START SUPPLIED DATA

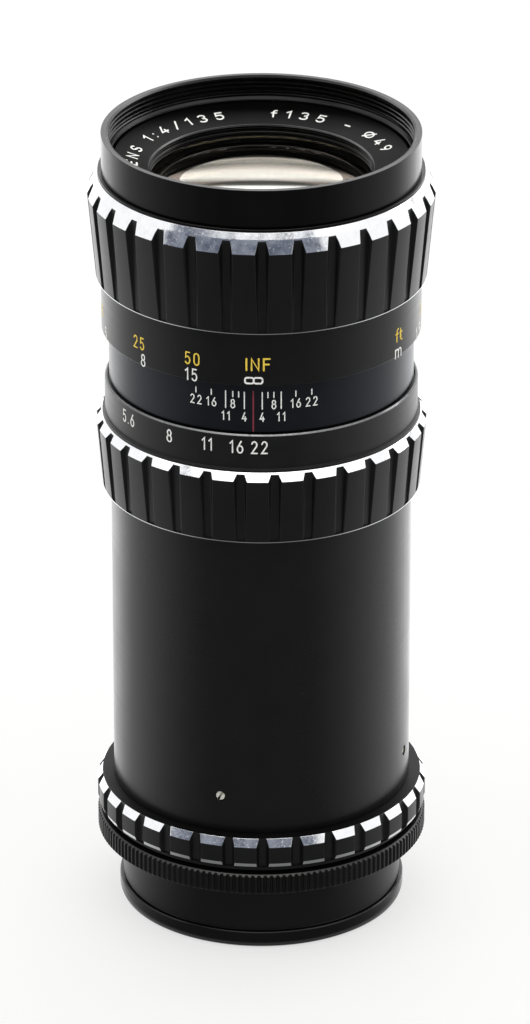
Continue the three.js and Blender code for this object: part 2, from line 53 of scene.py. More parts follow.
class Nodes:
    """A node tree. place is the coordinate that its textures use."""

    def __init__(self, tree, coordinate):
        self.tree = tree
        self.place = self.add("ShaderNodeTexCoord").outputs[coordinate]

    def add(self, kind, settings=None, **inputs):
        node = self.tree.nodes.new(kind)
        for key, value in (settings or {}).items():
            setattr(node, key, value)
        for key, value in inputs.items():
            self.put(node.inputs[key.replace("_", " ")], value)
        return node

    def put(self, socket, value):
        if isinstance(value, bpy.types.NodeSocket):
            self.tree.links.new(value, socket)
        else:
            socket.default_value = value

    def math(self, operation, a, b=0.0):
        node = self.add("ShaderNodeMath", {"operation": operation})
        self.put(node.inputs[0], a)
        self.put(node.inputs[1], b)
        return node.outputs[0]

    def noise(self, scale, detail=2.0, place=None, roughness=0.5):
        inputs = {"Scale": scale, "Detail": detail, "Roughness": roughness, "Vector": place or self.place}
        return self.add("ShaderNodeTexNoise", **inputs).outputs["Fac"]

    def spread(self, value, low, high, start=0.3, end=0.7):
        """The value from start to end, spread over low to high."""
        node = self.add("ShaderNodeMapRange", {"clamp": True})
        for socket, number in zip(node.inputs, (value, start, end, low, high)):
            self.put(socket, number)
        return node.outputs["Result"]

    def step(self, value, start, end, low=0.0, high=1.0):
        """A smooth step from low to high as the value goes from start to end."""
        node = self.add("ShaderNodeMapRange", {"interpolation_type": "SMOOTHSTEP"})
        for socket, number in zip(node.inputs, (value, start, end, low, high)):
            self.put(socket, number)
        return node.outputs["Result"]

    def mix(self, share, a, b):
        node = self.add("ShaderNodeMix", {"data_type": "RGBA"})
        self.put(node.inputs["Factor"], share)
        self.put(node.inputs[6], (*a, 1) if isinstance(a, tuple) else a)
        self.put(node.inputs[7], (*b, 1) if isinstance(b, tuple) else b)
        return node.outputs[2]

    def parts(self):
        return self.add("ShaderNodeSeparateXYZ", Vector=self.place).outputs

    def from_axis(self, x, y):
        return self.math("SQRT", self.math("ADD", self.math("POWER", x, 2.0), self.math("POWER", y, 2.0)))

    def bearing(self, x, y, middle):
        """The angle round the axis to either side of a middle one, in radians. The index line is at 0."""
        turn = self.math("ARCTAN2", x, self.math("MULTIPLY", y, -1.0))
        return self.math("ABSOLUTE", self.math("ADD", turn, -middle))

    def rings(self):
        """Coordinates in which a texture makes lines round the axis: the distance from it, and the height."""
        x, y, z = self.parts()
        return self.add("ShaderNodeCombineXYZ", X=self.from_axis(x, y), Z=z).outputs[0]

    def around(self, stretch):
        """Coordinates that change quickly round the axis and slowly up it: streaks that run up a wall."""
        node = self.add("ShaderNodeMapping", Vector=self.place)
        node.inputs["Scale"].default_value = (1, 1, stretch)
        return node.outputs[0]

    def specks(self, cell, size, kept):
        """1 on small round specks, one at most in a cell of this many mm, and only in a share of the cells."""
        node = self.add("ShaderNodeTexVoronoi", Scale=1000 / cell, Vector=self.place)
        near = self.math("LESS_THAN", node.outputs["Distance"], size / cell)
        chosen = self.add("ShaderNodeSeparateColor", Color=node.outputs["Color"]).outputs[0]
        return self.math("MULTIPLY", near, self.math("LESS_THAN", chosen, kept))

    def bump(self, height, strength, distance, normal=None):
        node = self.add("ShaderNodeBump", Strength=strength, Distance=distance * MM, Height=height)
        if normal is not None:
            self.put(node.inputs["Normal"], normal)
        return node.outputs["Normal"]


class Tree(Nodes):
    """A material's node tree with its Principled shader. Coordinates are the object's own, in metres."""

    def __init__(self, name):
        self.material = bpy.data.materials.new(name)
        self.material.use_nodes = True
        self.shader = self.material.node_tree.nodes["Principled BSDF"]
        super().__init__(self.material.node_tree, "Object")

    def set(self, **inputs):
        for key, value in inputs.items():
            self.put(self.shader.inputs[key.replace("_", " ")], value)


def black_metal(name, tone, rough, level, tint=(1, 1, 1), grain=0.25, streaks=0.0, dust=0.35, sheen=(1, 1, 1)):
    """Black anodised or lacquered metal: turned lines round it, cloudy gloss, a little dust."""
    t = Tree(name)
    cloud = t.noise(70, 3)
    grit = t.noise(5200, 2)
    lines = t.noise(2600, 2, t.rings())
    dark = tuple(tone * 0.75 * c for c in tint)
    pale = tuple(tone * 1.3 * c for c in tint)
    colour = t.mix(t.spread(t.noise(240, 4), 0, 1), dark, pale)
    if dust:
        colour = t.mix(t.math("MULTIPLY", t.specks(2.6, 0.055, 0.16), dust), colour, (0.32, 0.31, 0.3))
    gloss = t.spread(cloud, rough * 0.88, rough * 1.1)
    gloss = t.math("ADD", gloss, t.spread(lines, -0.02, 0.02))
    if streaks:
        gloss = t.math("ADD", gloss, t.spread(t.noise(420, 2, t.around(0.02)), -streaks, streaks))
    fine = t.bump(grit, grain, 0.012)
    t.set(Base_Color=colour, Roughness=gloss, Specular_IOR_Level=level, Specular_Tint=(*sheen, 1))
    t.set(Normal=t.bump(lines, grain, 0.006, fine))
    return t.material


def bright_metal(name, colour, rough, lines=0.12, blotches=0.1, pits=0.3, dents=0.35, metal=1.0):
    """Turned and polished metal: fine lines round it, blotches in its gloss, small dark pits."""
    t = Tree(name)
    grooves = t.noise(3800, 3, t.rings())
    blotch = t.noise(900, 4, roughness=0.7)
    dull = tuple(c * 0.78 for c in colour)
    base = t.mix(t.spread(blotch, 0, blotches, 0.42, 0.68), colour, dull)
    base = t.mix(t.math("MULTIPLY", t.specks(1.5, 0.05, 0.35), pits), base, (0.1, 0.1, 0.1))
    smudge = t.noise(2400, 3, roughness=0.6)
    gloss = t.math("ADD", t.spread(blotch, rough * 0.5, rough * 1.3), t.spread(smudge, 0, rough * 1.5, 0.5, 0.72))
    dent = t.bump(t.noise(1100, 2), dents, 0.012)
    t.set(Base_Color=base, Metallic=metal, Roughness=gloss, Normal=t.bump(grooves, lines, 0.008, dent))
    return t.material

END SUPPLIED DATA

### GIVEN REQUEST
Set down all of the data above, word for word.

### ANSWER TO THE EXERCISE
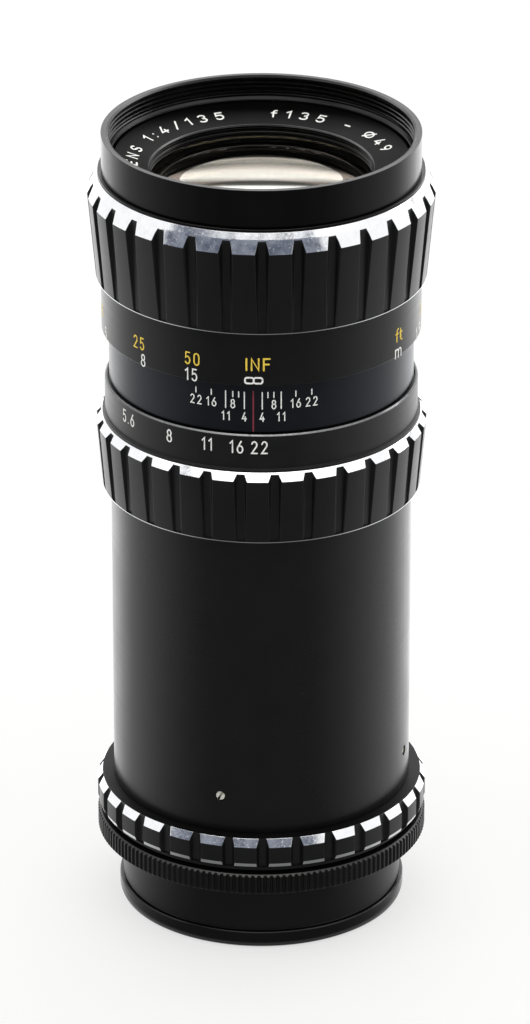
Continue the three.js and Blender code for this object: part 2, from line 53 of scene.py. More parts follow.
class Nodes:
    """A node tree. place is the coordinate that its textures use."""

    def __init__(self, tree, coordinate):
        self.tree = tree
        self.place = self.add("ShaderNodeTexCoord").outputs[coordinate]

    def add(self, kind, settings=None, **inputs):
        node = self.tree.nodes.new(kind)
        for key, value in (settings or {}).items():
            setattr(node, key, value)
        for key, value in inputs.items():
            self.put(node.inputs[key.replace("_", " ")], value)
        return node

    def put(self, socket, value):
        if isinstance(value, bpy.types.NodeSocket):
            self.tree.links.new(value, socket)
        else:
            socket.default_value = value

    def math(self, operation, a, b=0.0):
        node = self.add("ShaderNodeMath", {"operation": operation})
        self.put(node.inputs[0], a)
        self.put(node.inputs[1], b)
        return node.outputs[0]

    def noise(self, scale, detail=2.0, place=None, roughness=0.5):
        inputs = {"Scale": scale, "Detail": detail, "Roughness": roughness, "Vector": place or self.place}
        return self.add("ShaderNodeTexNoise", **inputs).outputs["Fac"]

    def spread(self, value, low, high, start=0.3, end=0.7):
        """The value from start to end, spread over low to high."""
        node = self.add("ShaderNodeMapRange", {"clamp": True})
        for socket, number in zip(node.inputs, (value, start, end, low, high)):
            self.put(socket, number)
        return node.outputs["Result"]

    def step(self, value, start, end, low=0.0, high=1.0):
        """A smooth step from low to high as the value goes from start to end."""
        node = self.add("ShaderNodeMapRange", {"interpolation_type": "SMOOTHSTEP"})
        for socket, number in zip(node.inputs, (value, start, end, low, high)):
            self.put(socket, number)
        return node.outputs["Result"]

    def mix(self, share, a, b):
        node = self.add("ShaderNodeMix", {"data_type": "RGBA"})
        self.put(node.inputs["Factor"], share)
        self.put(node.inputs[6], (*a, 1) if isinstance(a, tuple) else a)
        self.put(node.inputs[7], (*b, 1) if isinstance(b, tuple) else b)
        return node.outputs[2]

    def parts(self):
        return self.add("ShaderNodeSeparateXYZ", Vector=self.place).outputs

    def from_axis(self, x, y):
        return self.math("SQRT", self.math("ADD", self.math("POWER", x, 2.0), self.math("POWER", y, 2.0)))

    def bearing(self, x, y, middle):
        """The angle round the axis to either side of a middle one, in radians. The index line is at 0."""
        turn = self.math("ARCTAN2", x, self.math("MULTIPLY", y, -1.0))
        return self.math("ABSOLUTE", self.math("ADD", turn, -middle))

    def rings(self):
        """Coordinates in which a texture makes lines round the axis: the distance from it, and the height."""
        x, y, z = self.parts()
        return self.add("ShaderNodeCombineXYZ", X=self.from_axis(x, y), Z=z).outputs[0]

    def around(self, stretch):
        """Coordinates that change quickly round the axis and slowly up it: streaks that run up a wall."""
        node = self.add("ShaderNodeMapping", Vector=self.place)
        node.inputs["Scale"].default_value = (1, 1, stretch)
        return node.outputs[0]

    def specks(self, cell, size, kept):
        """1 on small round specks, one at most in a cell of this many mm, and only in a share of the cells."""
        node = self.add("ShaderNodeTexVoronoi", Scale=1000 / cell, Vector=self.place)
        near = self.math("LESS_THAN", node.outputs["Distance"], size / cell)
        chosen = self.add("ShaderNodeSeparateColor", Color=node.outputs["Color"]).outputs[0]
        return self.math("MULTIPLY", near, self.math("LESS_THAN", chosen, kept))

    def bump(self, height, strength, distance, normal=None):
        node = self.add("ShaderNodeBump", Strength=strength, Distance=distance * MM, Height=height)
        if normal is not None:
            self.put(node.inputs["Normal"], normal)
        return node.outputs["Normal"]


class Tree(Nodes):
    """A material's node tree with its Principled shader. Coordinates are the object's own, in metres."""

    def __init__(self, name):
        self.material = bpy.data.materials.new(name)
        self.material.use_nodes = True
        self.shader = self.material.node_tree.nodes["Principled BSDF"]
        super().__init__(self.material.node_tree, "Object")

    def set(self, **inputs):
        for key, value in inputs.items():
            self.put(self.shader.inputs[key.replace("_", " ")], value)


def black_metal(name, tone, rough, level, tint=(1, 1, 1), grain=0.25, streaks=0.0, dust=0.35, sheen=(1, 1, 1)):
    """Black anodised or lacquered metal: turned lines round it, cloudy gloss, a little dust."""
    t = Tree(name)
    cloud = t.noise(70, 3)
    grit = t.noise(5200, 2)
    lines = t.noise(2600, 2, t.rings())
    dark = tuple(tone * 0.75 * c for c in tint)
    pale = tuple(tone * 1.3 * c for c in tint)
    colour = t.mix(t.spread(t.noise(240, 4), 0, 1), dark, pale)
    if dust:
        colour = t.mix(t.math("MULTIPLY", t.specks(2.6, 0.055, 0.16), dust), colour, (0.32, 0.31, 0.3))
    gloss = t.spread(cloud, rough * 0.88, rough * 1.1)
    gloss = t.math("ADD", gloss, t.spread(lines, -0.02, 0.02))
    if streaks:
        gloss = t.math("ADD", gloss, t.spread(t.noise(420, 2, t.around(0.02)), -streaks, streaks))
    fine = t.bump(grit, grain, 0.012)
    t.set(Base_Color=colour, Roughness=gloss, Specular_IOR_Level=level, Specular_Tint=(*sheen, 1))
    t.set(Normal=t.bump(lines, grain, 0.006, fine))
    return t.material


def bright_metal(name, colour, rough, lines=0.12, blotches=0.1, pits=0.3, dents=0.35, metal=1.0):
    """Turned and polished metal: fine lines round it, blotches in its gloss, small dark pits."""
    t = Tree(name)
    grooves = t.noise(3800, 3, t.rings())
    blotch = t.noise(900, 4, roughness=0.7)
    dull = tuple(c * 0.78 for c in colour)
    base = t.mix(t.spread(blotch, 0, blotches, 0.42, 0.68), colour, dull)
    base = t.mix(t.math("MULTIPLY", t.specks(1.5, 0.05, 0.35), pits), base, (0.1, 0.1, 0.1))
    smudge = t.noise(2400, 3, roughness=0.6)
    gloss = t.math("ADD", t.spread(blotch, rough * 0.5, rough * 1.3), t.spread(smudge, 0, rough * 1.5, 0.5, 0.72))
    dent = t.bump(t.noise(1100, 2), dents, 0.012)
    t.set(Base_Color=base, Metallic=metal, Roughness=gloss, Normal=t.bump(grooves, lines, 0.008, dent))
    return t.material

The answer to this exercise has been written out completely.